For print flyers and posters, 5 cm (2 inches) square is the minimum for reliable scanning from arm's length. For posters viewed from across a room (a bar, a conference hall), scale up to 15 cm (6 inches) square. Pair it with clear call-to-action text: Scan to listen works better than a naked QR code with no context.
For stickers and small items like business cards, 2.5 cm (1 inch) square is the absolute minimum and only works at close range. Keep your logo overlay smaller on small prints because the overall code size leaves less room for error correction recovery. If your sticker is smaller than 2.5 cm, drop the logo entirely and use flat color on white.
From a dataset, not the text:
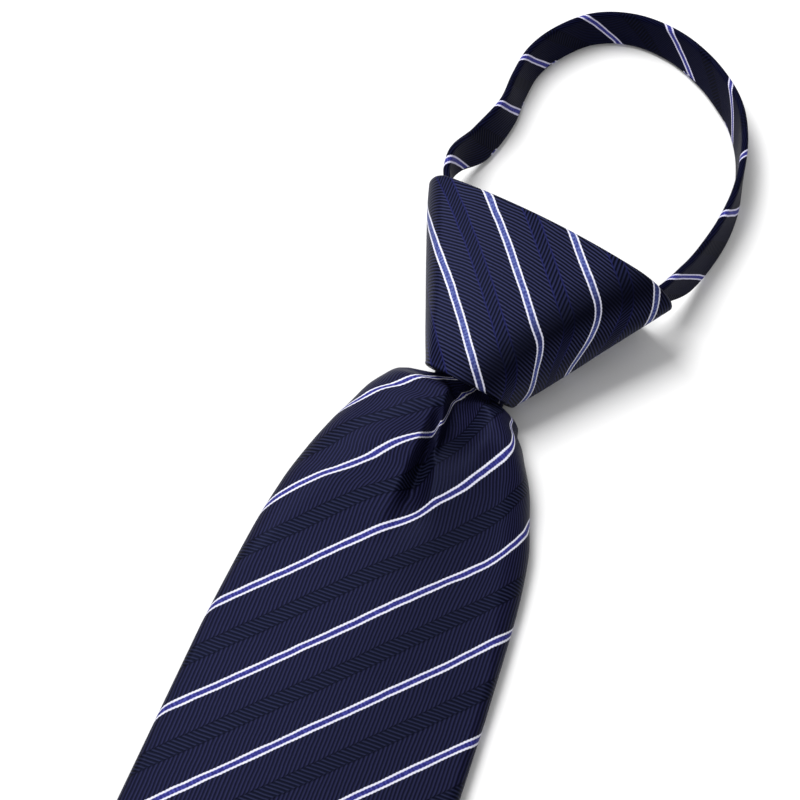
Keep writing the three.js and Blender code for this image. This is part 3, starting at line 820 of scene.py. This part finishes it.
# Geometry Nodes tree that lays one leaning stitch at every pitch along a path
def stitchTree(material):
    tree = bpy.data.node_groups.new("slipStitches", "GeometryNodeTree")
    tree.interface.new_socket("Geometry", in_out="INPUT", socket_type="NodeSocketGeometry")
    for name in ("Pitch", "Stitch length", "Lean", "Thread radius"):
        tree.interface.new_socket(name, in_out="INPUT", socket_type="NodeSocketFloat")
    tree.interface.new_socket("Thread sides", in_out="INPUT", socket_type="NodeSocketInt")
    tree.interface.new_socket("Geometry", in_out="OUTPUT", socket_type="NodeSocketGeometry")
    given = addNode(tree, "NodeGroupInput").outputs
    path = addNode(tree, "GeometryNodeMeshToCurve", {"Mesh": given["Geometry"]})
    spaced = addNode(tree, "GeometryNodeResampleCurve", {
        "Curve": path, "Length": given["Pitch"]}, mode="LENGTH")
    half = addNode(tree, "ShaderNodeMath", {0: given["Stitch length"], 1: 0.5}, operation="MULTIPLY")
    back = addNode(tree, "ShaderNodeMath", {0: half, 1: -1.0}, operation="MULTIPLY")
    first = addNode(tree, "ShaderNodeCombineXYZ", {"X": back})
    last = addNode(tree, "ShaderNodeCombineXYZ", {"X": half})
    line = addNode(tree, "GeometryNodeCurvePrimitiveLine", {"Start": first, "End": last})
    ring = addNode(tree, "GeometryNodeCurvePrimitiveCircle", {
        "Resolution": given["Thread sides"], "Radius": given["Thread radius"]})
    stitch = addNode(tree, "GeometryNodeCurveToMesh", {"Curve": line, "Profile Curve": ring, "Fill Caps": True})
    turn = addNode(tree, "ShaderNodeCombineXYZ", {"Z": given["Lean"]})
    laid = addNode(tree, "GeometryNodeInstanceOnPoints", {
        "Points": spaced, "Instance": stitch, "Rotation": turn})
    real = addNode(tree, "GeometryNodeRealizeInstances", {"Geometry": laid})
    dyed = addNode(tree, "GeometryNodeSetMaterial", {"Geometry": real, "Material": material})
    addNode(tree, "NodeGroupOutput", {"Geometry": dyed})
    return tree


def makeStitches():
    top = -knot["length"] / 2
    ends = [(-blade["shift"] * mm, (top - seam[end]) * mm, seam["threadHeight"] * mm) for end in ("from", "to")]
    pathMesh = bpy.data.meshes.new("seamPath")
    pathMesh.from_pydata(ends, [(0, 1)], [])
    path = addObject("seamPath", pathMesh)
    thread = yarnMaterial("sewingThreadPolyester", threadLook)
    tree = stitchTree(thread)
    modifier = path.modifiers.new("stitches", "NODES")
    modifier.node_group = tree
    values = {
        "Pitch": seam["stitchPitch"] * mm,
        "Stitch length": seam["stitchLength"] * mm,
        "Lean": math.radians(90 - seam["stitchLean"]),
        "Thread radius": seam["threadRadius"] * mm,
        "Thread sides": seam["threadSides"],
    }
    for item in tree.interface.items_tree:
        if item.name in values:
            modifier[item.identifier] = values[item.name]
    finished = path.evaluated_get(bpy.context.evaluated_depsgraph_get())
    mesh = bpy.data.meshes.new_from_object(finished)
    mesh.name = "slip_stitches"
    piece = addObject("slip_stitches", mesh)
    path.modifiers.clear()
    bpy.data.objects.remove(path)
    mesh.materials.clear()
    mesh.materials.append(thread)
    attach(piece, "root")
    return piece


stitchPiece = makeStitches()
print("slip stitches made,", len(stitchPiece.data.polygons), "faces")

neckBand = {
    "width": 9.0,
    "thickness": 1.5,
    "loopWidth": 54.0,
    "loopReach": 64.5,
    "inset": 6.0,  # how far each end goes into the knot, and the share of that it is drawn towards the middle
    "endDraw": 0.7,
    "entryHeight": 7.4,
    "weaveRun": 0.5,  # how fast the weave moves on along the stripes, for each millimetre along the band
    "alongFine": 420,
    "edgeFine": 8,
    "faceFine": 12,
    # points of the loop from the knot's left corner round to its right one: shares of half the loop's width,
    # of its reach beyond the rim and of the step up into the knot, degrees that the band leans outwards, and
    # share of its width
    "route": [
        ("across", "reach", "lift", "lean", "width"),
        (-0.885, 0.02, 1.0, 8, 0.56),
        (-1.03, 0.11, 0.7, 4, 0.75),
        (-1.06, 0.19, 0.4, 10, 0.95),
        (-0.99, 0.32, 0.0, 25, 1.0),
        (-0.95, 0.47, 0.0, 18, 1.0),
        (-0.99, 0.59, 0.0, 16, 1.0),
        (-1.0, 0.7, 0.0, 15, 1.0),
        (-0.92, 0.81, 0.0, 14, 1.0),
        (-0.72, 0.93, 0.0, 11, 1.0),
        (-0.42, 0.995, 0.0, 9, 1.0),
        (-0.06, 1.0, 0.0, 11, 1.0),
        (0.25, 0.96, 0.0, 13, 1.0),
        (0.48, 0.905, 0.0, 13, 1.0),
        (0.68, 0.835, 0.0, 9, 1.0),
        (0.84, 0.74, 0.0, 3, 1.0),
        (0.955, 0.63, 0.0, -2, 1.0),
        (1.03, 0.52, 0.0, -8, 1.0),
        (1.06, 0.4, 0.0, -12, 1.0),
        (1.05, 0.28, 0.05, -13, 1.0),
        (1.015, 0.16, 0.25, -12, 1.0),
        (0.96, 0.075, 0.6, -4, 0.9),
        (0.89, 0.015, 1.0, 5, 0.56),
    ],
    # where each stripe crosses the top edge, in millimetres along the band, and how it slants from there
    "stripes": [
        ("along", "stripe", "slant"),
        (-4.0, -1.0, 0.5),
        (17.0, 0.0, 0.7),
        (37.4, 1.0, 0.56),
        (51.1, 2.0, 0.63),
        (68.4, 3.0, 0.97),
        (87.4, 4.0, 0.97),
        (107.0, 5.0, 1.3),
        (126.0, 6.0, 1.0),
        (142.1, 7.0, 0.78),
        (164.0, 8.0, 1.35),
        (184.0, 9.0, 1.2),
    ],
}


# The same centripetal curve through the loop's points as the solid band follows
def loopCurve(points, share):
    count = len(points)
    place = (count - 1) * share
    i = min(int(place), count - 2)
    t = place - i
    p1, p2 = points[i], points[i + 1]
    p0 = points[i - 1] if i > 0 else 2 * points[0] - points[1]
    p3 = points[i + 2] if i + 2 < count else 2 * points[-1] - points[-2]
    d0, d1, d2 = [max(float(((b - a) ** 2).sum()) ** 0.25, 1e-4) for a, b in ((p0, p1), (p1, p2), (p2, p3))]
    t1 = ((p1 - p0) / d0 - (p2 - p0) / (d0 + d1) + (p2 - p1) / d1) * d1
    t2 = ((p2 - p1) / d1 - (p3 - p1) / (d1 + d2) + (p3 - p2) / d2) * d1
    return p1 + t1 * t + (-3 * p1 + 3 * p2 - 2 * t1 - t2) * t ** 2 + (2 * p1 - 2 * p2 + t1 + t2) * t ** 3


# Cloth coordinates round one ring of the band, which put each stripe where the table has it
def bandUv(across, along):
    slant = tableAt(neckBand["stripes"], along)["slant"]
    stripes = [tableAt(neckBand["stripes"], along - slant * distance)["stripe"] for distance in across]
    square = np.array(stripes) * weave["repeat"]
    run = across * math.sqrt(1 + slant ** 2) + along * neckBand["weaveRun"]
    lean = math.radians(weave["stripeLean"])
    return np.stack([
        run * math.cos(lean) - square * math.sin(lean),
        run * math.sin(lean) + square * math.cos(lean)], -1)


# Strap section as pairs of height and thickness, with rounded edges
def bandSection(width):
    flat = (width - neckBand["thickness"]) / 2
    radius = neckBand["thickness"] / 2
    section = []
    for start in (math.pi, 0):
        side = flat if start == 0 else -flat
        for i in range(neckBand["edgeFine"] + 1):
            angle = start + math.pi * i / neckBand["edgeFine"]
            section.append((side + radius * math.sin(angle), radius * math.cos(angle)))
        for i in range(1, neckBand["faceFine"]):
            section.append((lerp(side, -side, i / neckBand["faceFine"]), -radius * math.cos(start)))
    return section


def makeBand():
    names, *rows = neckBand["route"]
    rows = [rows[0], *rows, rows[-1]]
    route = [("at", *names)] + [(i / (len(rows) - 1), *row) for i, row in enumerate(rows)]
    half, rim = neckBand["loopWidth"] / 2, knot["length"] / 2
    points = [np.array([row[0] * half, rim + row[1] * neckBand["loopReach"]]) for row in rows]
    draw = neckBand["inset"] * neckBand["endDraw"]
    points[0] = np.array([points[0][0] + draw, rim - neckBand["inset"]])
    points[-1] = np.array([points[-1][0] - draw, rim - neckBand["inset"]])
    count = neckBand["alongFine"]
    centres = np.array([loopCurve(points, i / count) for i in range(count + 1)])
    tangents = np.gradient(centres, axis=0)
    tangents /= np.linalg.norm(tangents, axis=1, keepdims=True)
    travelled = np.concatenate([[0], np.cumsum(np.linalg.norm(np.diff(centres, axis=0), axis=1))])
    topEdge = int(np.argmax([up for up, out in bandSection(neckBand["width"])]))
    rings, uvRows = [], []
    for i in range(count + 1):
        stop = tableAt(route, i / count)
        outward = np.array([-tangents[i, 1], tangents[i, 0], 0.0])
        lean = math.radians(stop["lean"])
        tall = outward * math.sin(lean) + np.array([0, 0, math.cos(lean)])
        thin = outward * math.cos(lean) - np.array([0, 0, math.sin(lean)])
        width = neckBand["width"] * stop["width"]
        stand = width / 2 * math.cos(lean) + neckBand["thickness"] / 2 * abs(math.sin(lean))
        centre = np.array([*centres[i], stand + stop["lift"] * neckBand["entryHeight"]])
        section = bandSection(width)
        rings.append([centre + tall * up + thin * out for up, out in section])
        outline = np.array([*section, section[0]])
        across = np.concatenate([[0.0], np.cumsum(np.linalg.norm(np.diff(outline, axis=0), axis=1))])
        uvRows.append(bandUv(across - across[topEdge], travelled[i]))
    return gridMesh("neck_band_cloth", turned(np.array(rings), -knot["turn"]), np.array(uvRows), False)


bandPiece = makeBand()
dress(bandPiece, "neck_band", shadedBandJacquard)
print("neck band made,", len(bandPiece.data.polygons), "faces")


# A strip of tape with softly rounded edges: its section carried along the blade to a round end
def makeTail():
    half = tail["width"] / 2 - tail["inside"]
    top = tailTop() - tail["inside"]
    straight = tail["length"] - 2 * tail["inside"] - half
    angles = [math.pi / 2 * i / tail["endFine"] for i in range(tail["endFine"])]
    stations = [(straight * i / tail["alongFine"], half) for i in range(tail["alongFine"])]
    stations += [(straight + half * math.sin(angle), half * math.cos(angle)) for angle in angles]
    low, high = tail["inside"], tail["thickness"] - tail["inside"]
    middle, lift = (low + high) / 2, (high - low) / 2
    rings, uvRows = [], []
    for distance, width in stations:
        radius = min(tail["edgeRound"], width)
        section = []
        for side in (1, -1):
            for i in range(tail["edgeFine"] + 1):
                angle = math.pi * i / tail["edgeFine"]
                x = width - radius + radius * math.sin(angle)
                section.append((side * x, side * lift * math.cos(angle)))
            for i in range(1, tail["acrossFine"]):
                x = lerp(width - radius, radius - width, i / tail["acrossFine"])
                section.append((side * x, -side * lift))
        rings.append([(x - blade["shift"], top - distance, middle + z) for x, z in section])
        across = np.array([x for x, z in section] + [section[0][0]])
        uvRows.append(np.stack([across, np.full_like(across, -distance)], -1))
    return gridMesh("zip_tape", np.array(rings), np.array(uvRows), False)


tailPiece = makeTail()
dress(tailPiece, "zip_tail", yarnMaterial("zipTapePolyester", tapeLook))
print("zip tail dressed")

# Metres, as the scene's own units
studio = {
    "floorColour": "#f4f4f4",
    "floorHalf": 6.0,
    "floorDrop": 0.0002,
    "worldStrength": 0.5,
    "keyPower": 6.8,
    "keySize": 0.4,
    "keyPlace": (-0.36, 0.19, 0.66),
    "keyAim": (-0.01, -0.02, 0.0),
    "viewPlace": (0.0533, -0.2101, 0.3797),
    "viewAim": (-0.0157, -0.0204, 0.0),
    "focalPixels": 2094.1,  # focal length in the photo's own pixels
    "photoPixels": 800,
    "sensorMm": 36.0,
    "viewNear": 0.01,
    "viewFar": 20.0,
}


# Matt white table top, which shows as an even pale ground
def tableMaterial():
    material, tree = newMaterial("mattWhiteTable")
    shader = addNode(tree, "ShaderNodeBsdfPrincipled", {
        "Base Color": studio["floorColour"], "Roughness": 0.9, "Specular IOR Level": 0.1})
    addNode(tree, "ShaderNodeOutputMaterial", {"Surface": shader})
    return material


def pointAt(thing, place, aim):
    thing.location = place
    thing.rotation_mode = "QUATERNION"
    thing.rotation_quaternion = (Vector(aim) - Vector(place)).to_track_quat("-Z", "Y")


side = studio["floorHalf"]
floorMesh = bpy.data.meshes.new("floor")
floorCorners = [(-side, -side, 0), (side, -side, 0), (side, side, 0), (-side, side, 0)]
floorMesh.from_pydata(floorCorners, [], [(0, 1, 2, 3)])
floorMesh.materials.append(tableMaterial())
floor = addObject("floor", floorMesh)
floor.location.z = -studio["floorDrop"]

world = bpy.data.worlds.new("studioWorld")
bpy.context.scene.world = world
world.use_nodes = True
background = world.node_tree.nodes["Background"]
background.inputs["Color"].default_value = (1, 1, 1, 1)
background.inputs["Strength"].default_value = studio["worldStrength"]

keyLight = bpy.data.lights.new("keyLight", "AREA")
keyLight.energy, keyLight.size = studio["keyPower"], studio["keySize"]
pointAt(addObject("keyLight", keyLight), studio["keyPlace"], studio["keyAim"])

lens = bpy.data.cameras.new("camera")
lens.sensor_width = studio["sensorMm"]
lens.lens = studio["sensorMm"] * studio["focalPixels"] / studio["photoPixels"]
lens.clip_start, lens.clip_end = studio["viewNear"], studio["viewFar"]
camera = addObject("camera", lens)
pointAt(camera, studio["viewPlace"], studio["viewAim"])
bpy.context.scene.camera = camera
bpy.context.scene.view_settings.view_transform = "Standard"
print("studio made")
Track Your Podcast QR Code Performance
If you use pod.link or a similar universal link service, click analytics are built in — log into your dashboard to see scans per day, device breakdown, and platform split (Apple vs Spotify vs other). This tells you whether your listener base is more iPhone-heavy than you thought, which should inform future platform-specific content decisions (is it worth optimizing for Apple Podcasts chapters? For Spotify video podcast format?).
For website-based podcast landing pages, use Google Analytics with UTM parameters. A QR code pointing to yoursite.com/podcast?utm_source=qr&utm_medium=poster&utm_campaign=conf2026 tells you exactly how many scans the conference poster generated. Compare scan volume to new Apple Podcasts subscribers and new Spotify followers over the same period — this gives you a conversion rate you can optimize.
Refresh your QR code artwork seasonally. A podcast QR code printed in January and still being used in November is stale — scans decay over time as placement becomes visual wallpaper. Re-print new stickers and update end-card graphics every 3 to 6 months with slightly refreshed designs. Even tiny visual changes re-activate the novelty signal that makes people notice the code and actually scan it.